__Material__.
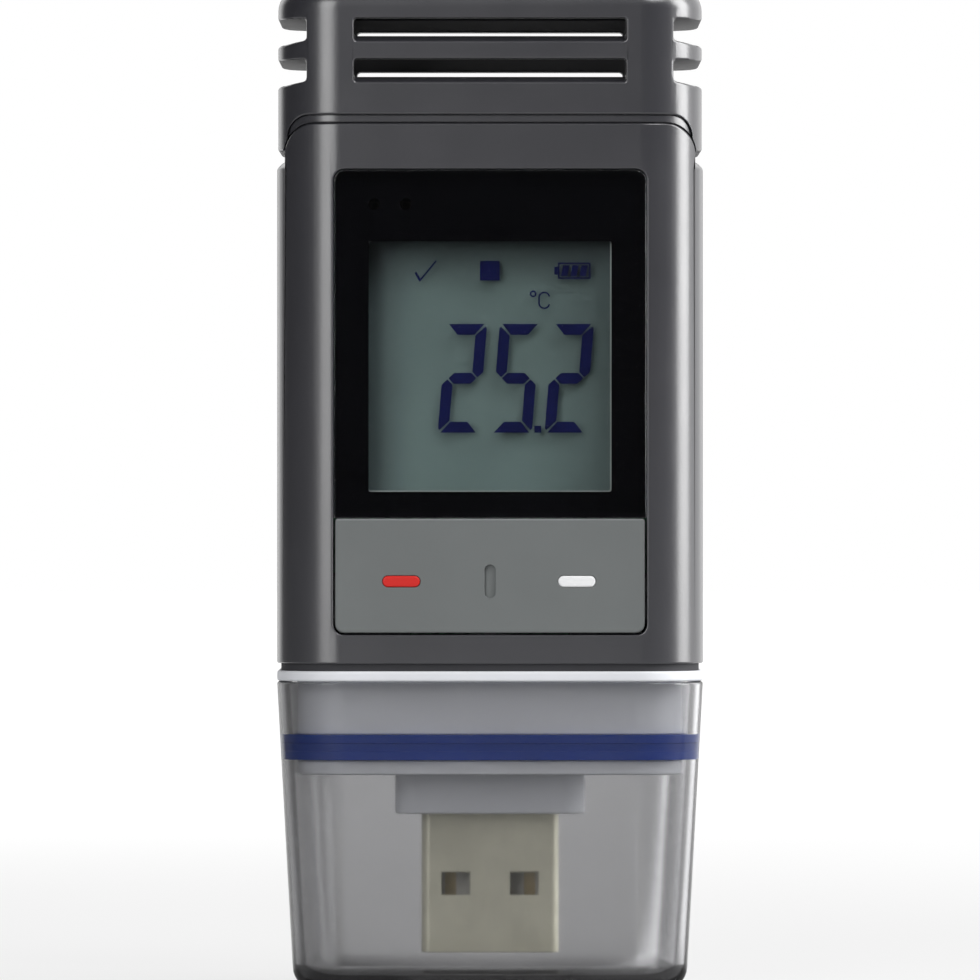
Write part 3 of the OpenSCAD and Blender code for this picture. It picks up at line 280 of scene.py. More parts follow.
plastic("casing", CASING_GREY, 0.31, 0.008, 0.05, 0.05, 3000.0,
        Specular_IOR_Level=0.8, Coat_Weight=1.0, Coat_Roughness=0.24, Coat_IOR=1.5)
plastic("key_plastic", tone(112, 116, 116), 0.55, 0.004, 0.03, 0.05, 5200.0)
plastic("red_inlay", tone(222, 32, 24), 0.38, 0.002, 0.04, 0.04, 6000.0)
plastic("white_inlay", tone(250, 251, 252), 0.38, 0.002, 0.02, 0.04, 6000.0)
plastic("window_print", tone(7, 7, 9), 0.6, 0.001, 0.1, 0.02, 9000.0, Specular_IOR_Level=0.0)
plastic("display_ink", tone(20, 23, 62), 0.6, 0.001, 0.06, 0.03, 9000.0, Specular_IOR_Level=0.0)
plastic("display_frame", tone(122, 128, 124), 0.5, 0.004, 0.03, 0.05, 3000.0)
plastic("zebra_rubber", tone(60, 60, 64), 0.7, 0.006, 0.1, 0.05, 3500.0)
plastic("chip_black", tone(34, 34, 37), 0.6, 0.01, 0.08, 0.06, 7000.0)
plastic("capacitor_tan", tone(150, 122, 84), 0.4, 0.004, 0.08, 0.06, 5000.0)
plastic("lamp_body", tone(232, 228, 204), 0.3, 0.002, 0.03, 0.03, 5000.0)
plastic("holder_black", tone(32, 33, 36), 0.5, 0.006, 0.06, 0.06, 3500.0)
plastic("seal_black", tone(54, 54, 58), 0.72, 0.008, 0.08, 0.05, 3000.0)
plastic("seal_blue", tone(2, 58, 156), 0.42, 0.004, 0.05, 0.05, 3000.0, Specular_IOR_Level=0.3)
plastic("base_plastic", tone(236, 238, 243), 0.42, 0.003, 0.02, 0.05, 4500.0)
plastic("guard_plastic", tone(224, 226, 222), 0.5, 0.003, 0.02, 0.05, 4500.0)
plastic("tongue_plastic", tone(206, 204, 196), 0.45, 0.003, 0.02, 0.04, 4500.0)
plastic("label_film", tone(200, 202, 204), 0.42, 0.002, 0.02, 0.06, 2500.0)
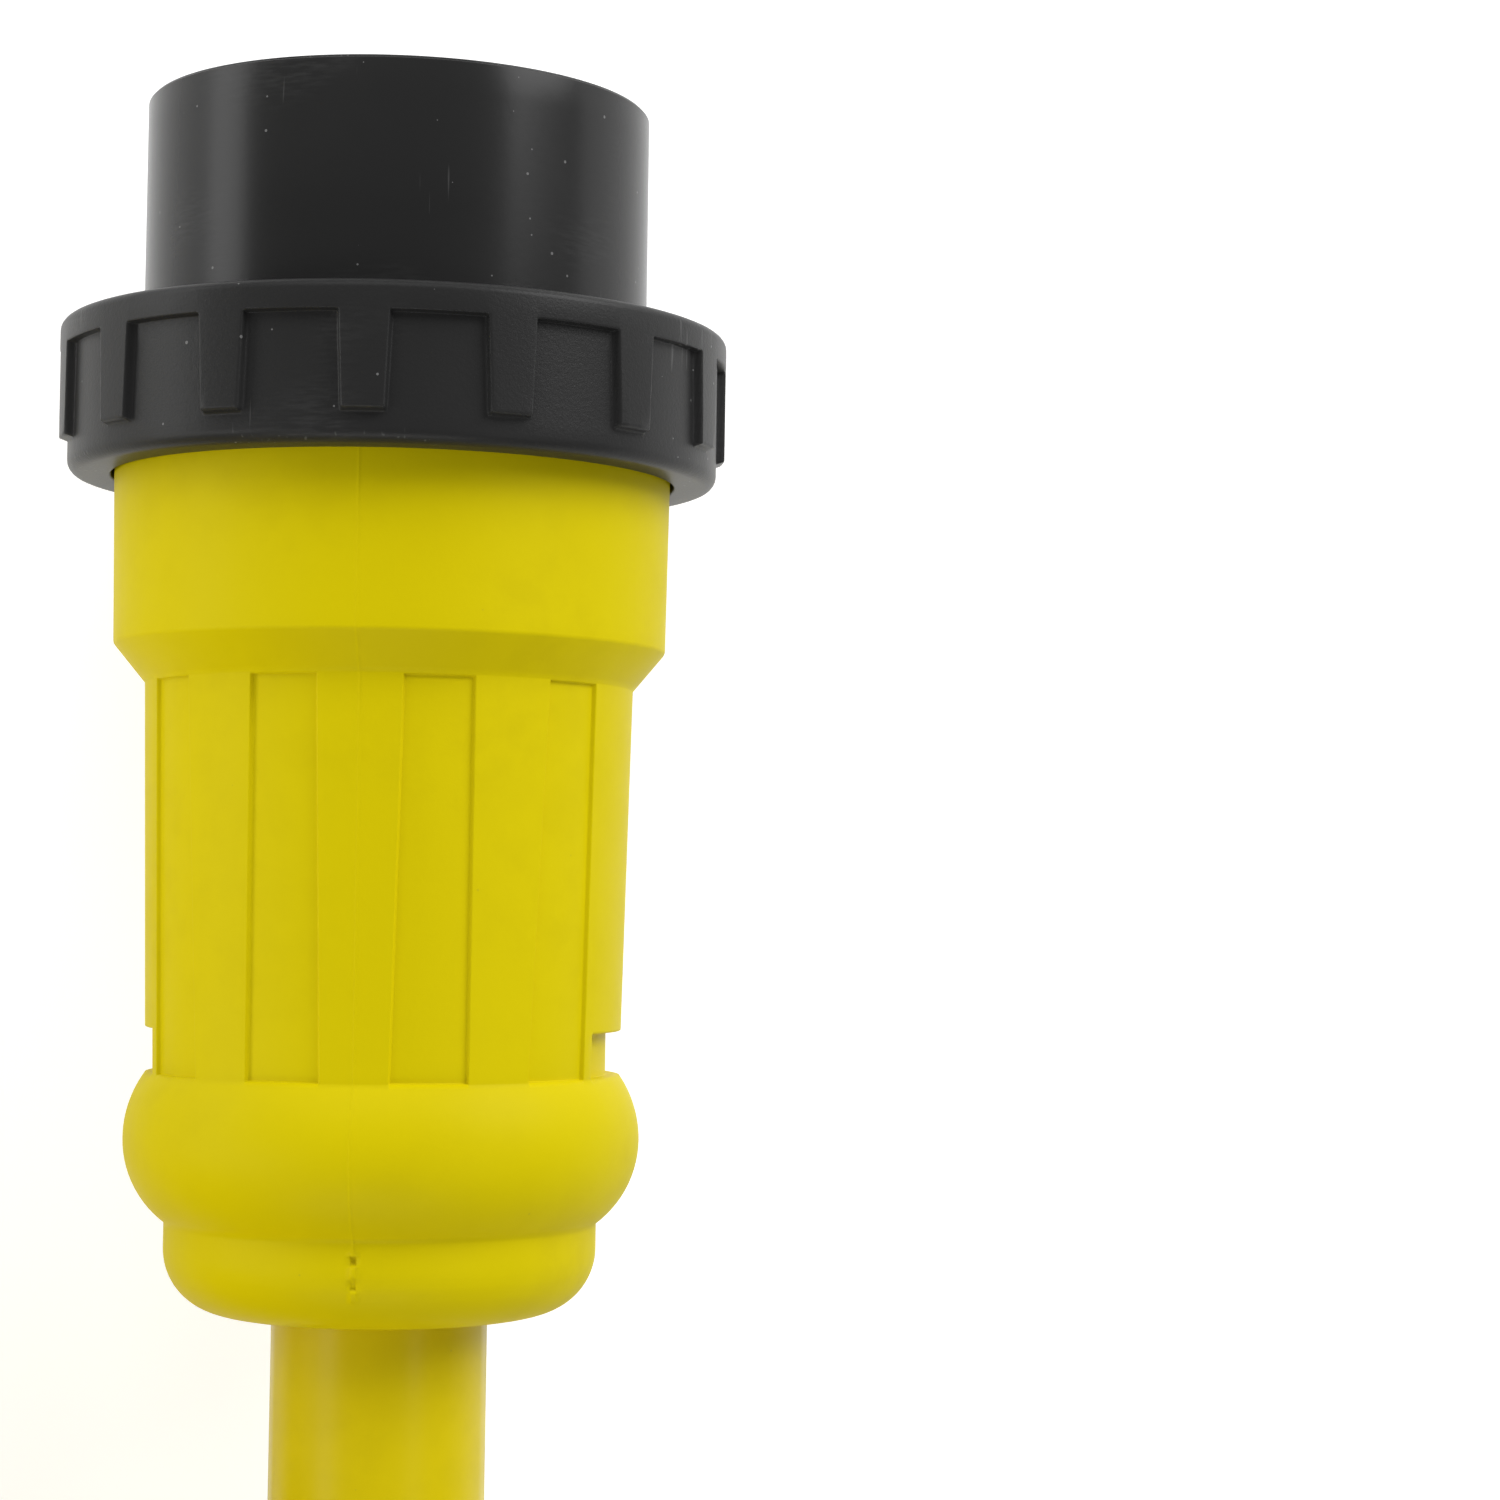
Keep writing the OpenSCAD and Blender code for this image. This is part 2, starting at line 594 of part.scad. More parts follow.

__Aim of the task__. Extract all of the data above without altering anything.

__Reply__.
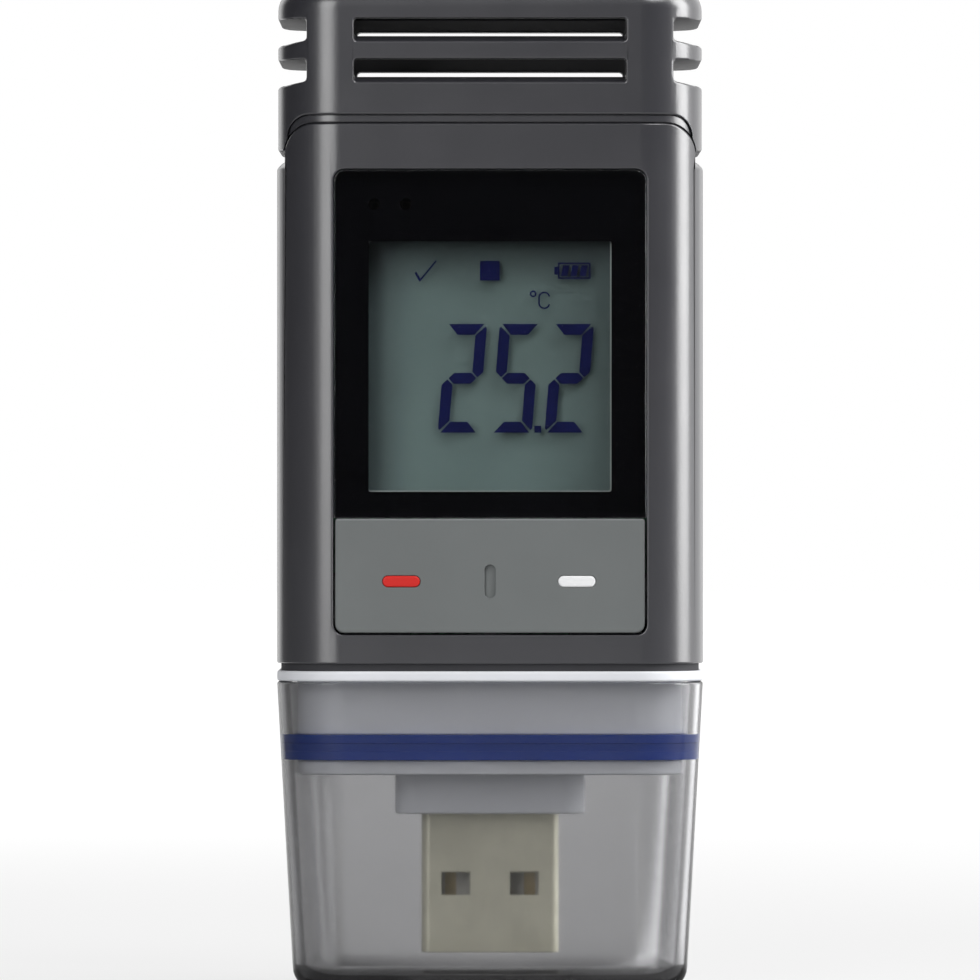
Write part 3 of the OpenSCAD and Blender code for this picture. It picks up at line 280 of scene.py. More parts follow.
plastic("casing", CASING_GREY, 0.31, 0.008, 0.05, 0.05, 3000.0,
        Specular_IOR_Level=0.8, Coat_Weight=1.0, Coat_Roughness=0.24, Coat_IOR=1.5)
plastic("key_plastic", tone(112, 116, 116), 0.55, 0.004, 0.03, 0.05, 5200.0)
plastic("red_inlay", tone(222, 32, 24), 0.38, 0.002, 0.04, 0.04, 6000.0)
plastic("white_inlay", tone(250, 251, 252), 0.38, 0.002, 0.02, 0.04, 6000.0)
plastic("window_print", tone(7, 7, 9), 0.6, 0.001, 0.1, 0.02, 9000.0, Specular_IOR_Level=0.0)
plastic("display_ink", tone(20, 23, 62), 0.6, 0.001, 0.06, 0.03, 9000.0, Specular_IOR_Level=0.0)
plastic("display_frame", tone(122, 128, 124), 0.5, 0.004, 0.03, 0.05, 3000.0)
plastic("zebra_rubber", tone(60, 60, 64), 0.7, 0.006, 0.1, 0.05, 3500.0)
plastic("chip_black", tone(34, 34, 37), 0.6, 0.01, 0.08, 0.06, 7000.0)
plastic("capacitor_tan", tone(150, 122, 84), 0.4, 0.004, 0.08, 0.06, 5000.0)
plastic("lamp_body", tone(232, 228, 204), 0.3, 0.002, 0.03, 0.03, 5000.0)
plastic("holder_black", tone(32, 33, 36), 0.5, 0.006, 0.06, 0.06, 3500.0)
plastic("seal_black", tone(54, 54, 58), 0.72, 0.008, 0.08, 0.05, 3000.0)
plastic("seal_blue", tone(2, 58, 156), 0.42, 0.004, 0.05, 0.05, 3000.0, Specular_IOR_Level=0.3)
plastic("base_plastic", tone(236, 238, 243), 0.42, 0.003, 0.02, 0.05, 4500.0)
plastic("guard_plastic", tone(224, 226, 222), 0.5, 0.003, 0.02, 0.05, 4500.0)
plastic("tongue_plastic", tone(206, 204, 196), 0.45, 0.003, 0.02, 0.04, 4500.0)
plastic("label_film", tone(200, 202, 204), 0.42, 0.002, 0.02, 0.06, 2500.0)
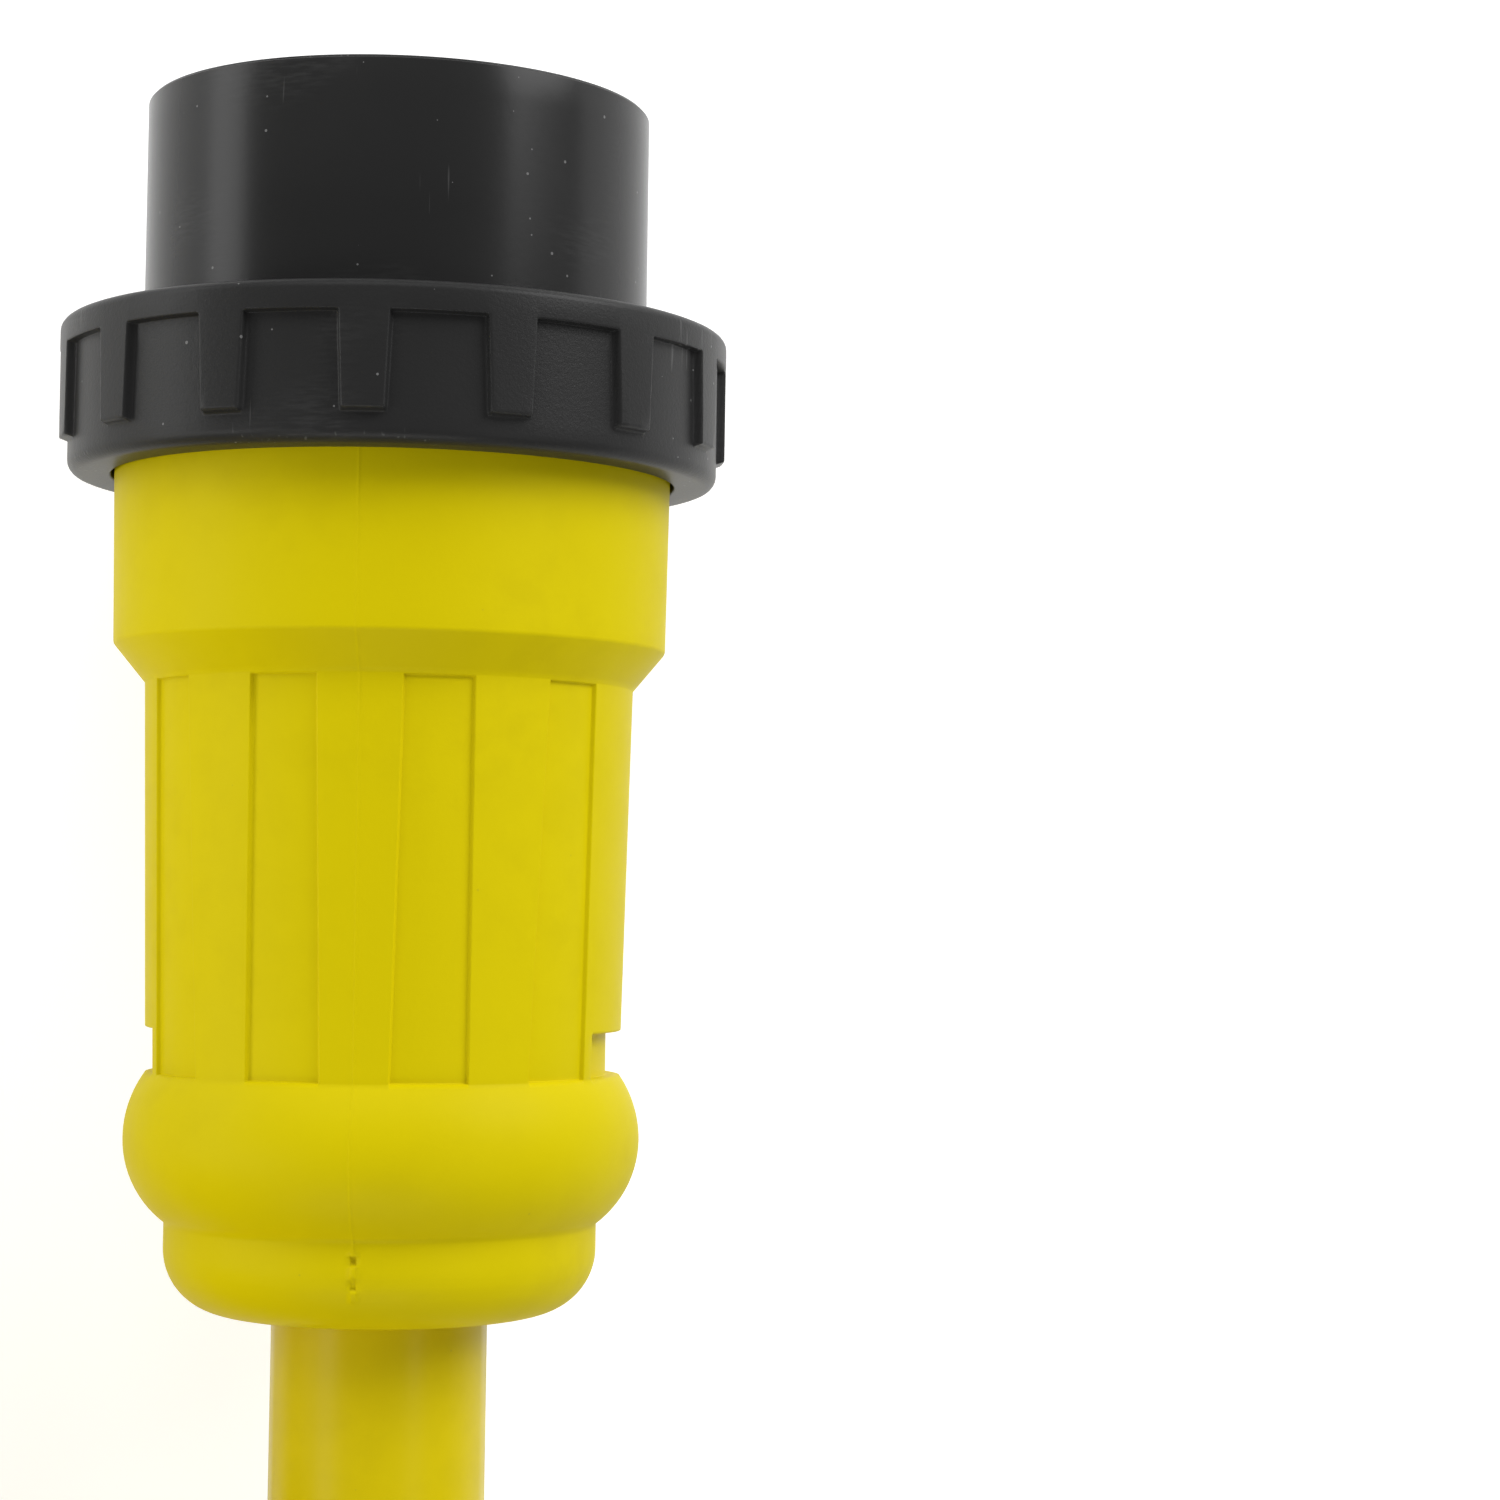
Keep writing the OpenSCAD and Blender code for this image. This is part 2, starting at line 594 of part.scad. More parts follow.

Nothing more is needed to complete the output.